Van Boxel is correct in portraying Nietzsche as a defender of human life, of the world of becoming. She argues that Nietzsche “writes to redeem the . . . principle of becoming so that it can resume a fecund, dualistic union with the . . . principle of being” (18). Perhaps this dualistic union is van Boxel’s aim–but it is not Nietzsche’s. In his fervor of saying “Yes!” to all that this world of becoming has to offer, Nietzsche rejects in total the world of being, that which is truly eternal and unchanging. He writes in Ecce Homo:

The affirmation of passing away and destroying, which is the decisive feature of Dionysian philosophy; saying Yes to opposition and war; becoming; along with a radical repudiation of the very concept of being—all this is clearly more closely related to me than anything else thought to date.[4]

Nietzsche rejects eternal being, yet he still recognizes man’s need for eternality.
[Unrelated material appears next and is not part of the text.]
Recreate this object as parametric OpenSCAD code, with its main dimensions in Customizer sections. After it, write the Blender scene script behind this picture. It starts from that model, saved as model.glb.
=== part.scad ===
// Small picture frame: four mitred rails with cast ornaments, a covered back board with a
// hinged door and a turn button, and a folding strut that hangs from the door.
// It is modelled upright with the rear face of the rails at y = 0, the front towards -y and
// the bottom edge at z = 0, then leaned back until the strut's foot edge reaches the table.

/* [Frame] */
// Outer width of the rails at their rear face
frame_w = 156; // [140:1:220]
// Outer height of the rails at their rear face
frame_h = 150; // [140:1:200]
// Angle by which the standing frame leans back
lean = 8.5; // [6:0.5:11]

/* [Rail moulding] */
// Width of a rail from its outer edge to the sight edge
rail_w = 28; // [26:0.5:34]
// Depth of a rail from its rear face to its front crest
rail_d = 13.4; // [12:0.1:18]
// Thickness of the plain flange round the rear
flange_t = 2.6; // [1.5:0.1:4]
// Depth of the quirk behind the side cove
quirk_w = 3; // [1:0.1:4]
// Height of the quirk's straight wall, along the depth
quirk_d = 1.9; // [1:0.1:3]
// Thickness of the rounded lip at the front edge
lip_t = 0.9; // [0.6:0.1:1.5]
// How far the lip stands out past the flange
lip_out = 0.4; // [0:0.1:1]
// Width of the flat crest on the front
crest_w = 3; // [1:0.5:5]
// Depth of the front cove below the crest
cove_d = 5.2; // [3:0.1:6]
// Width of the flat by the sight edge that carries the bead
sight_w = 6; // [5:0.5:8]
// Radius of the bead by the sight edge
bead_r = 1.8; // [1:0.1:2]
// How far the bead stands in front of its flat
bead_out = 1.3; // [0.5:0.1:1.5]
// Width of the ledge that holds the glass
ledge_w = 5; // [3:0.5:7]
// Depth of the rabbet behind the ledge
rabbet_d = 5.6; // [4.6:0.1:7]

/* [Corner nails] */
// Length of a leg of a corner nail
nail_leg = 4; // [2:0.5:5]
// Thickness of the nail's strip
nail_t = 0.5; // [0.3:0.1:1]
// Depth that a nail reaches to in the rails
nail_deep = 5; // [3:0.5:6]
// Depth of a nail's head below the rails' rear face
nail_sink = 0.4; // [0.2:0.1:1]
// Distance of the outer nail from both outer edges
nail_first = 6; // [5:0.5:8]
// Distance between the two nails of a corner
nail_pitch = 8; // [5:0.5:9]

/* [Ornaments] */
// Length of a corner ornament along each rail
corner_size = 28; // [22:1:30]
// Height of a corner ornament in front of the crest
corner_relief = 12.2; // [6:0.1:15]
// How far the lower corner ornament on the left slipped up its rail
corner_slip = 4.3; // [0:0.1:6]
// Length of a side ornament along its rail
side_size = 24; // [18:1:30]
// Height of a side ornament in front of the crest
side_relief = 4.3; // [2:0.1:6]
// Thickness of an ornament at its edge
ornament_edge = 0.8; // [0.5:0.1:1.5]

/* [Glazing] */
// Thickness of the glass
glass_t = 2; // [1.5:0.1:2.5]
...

He posits a doctrine of eternal recurrence, an idea that, given infinite time, each man’s actions might repeat over and over, for all eternity. Such a theory, Nietzsche hopes, would imbue human action with eternal significance.

But left to his own devices, man remains stuck in a world of becoming, death, and decay, without hope–even if it is a life that repeats itself eternally. But God be praised, there is One who is Life, who although himself is of the world of eternal being, entered into the human world of becoming, opening a path for man to the world that does not pass away. Although seemingly describing Nietzsche, perhaps van Boxel is alluding to this Way with the final line of Warspeak: “We have understood adequately this comedy written in blood, infused with spirit. Grace in deed” (206).


Christian Winter is a doctoral candidate at Hillsdale College, completing a dissertation on Nietzsche’s critique of Christianity. He is a member of College Baptist Church in Hillsdale, MI.


[1] Lise von Boxel, Warspeak: Nietzsche’s Victory over Nihilism (Political Animal Press: Toronto, 2020). All in-text citations in this review will be to this work.

[2] This is what Carl Trueman suggests in his book The Rise and Triumph of the Modern Self. He argues that “Nietzsche, sophisticated thinker that he is, is really giving a critical account of what we might express in the demotic banalities of our time as ‘Be Whoever you want to be, and do whatever works for you’” (176).

[3] In other words, Nietzsche rejects the distinction between the historical approach and nature as a standard that Leo Strauss posits. See “Natural Right and the Historical Approach” in Natural Right and History (University of Chicago Press: Chicago, 1965), 9-34.

[4] Ecce Homo, “Birth,” trans. Walter Kaufmann (Vintage Books: New York, 1989), 3.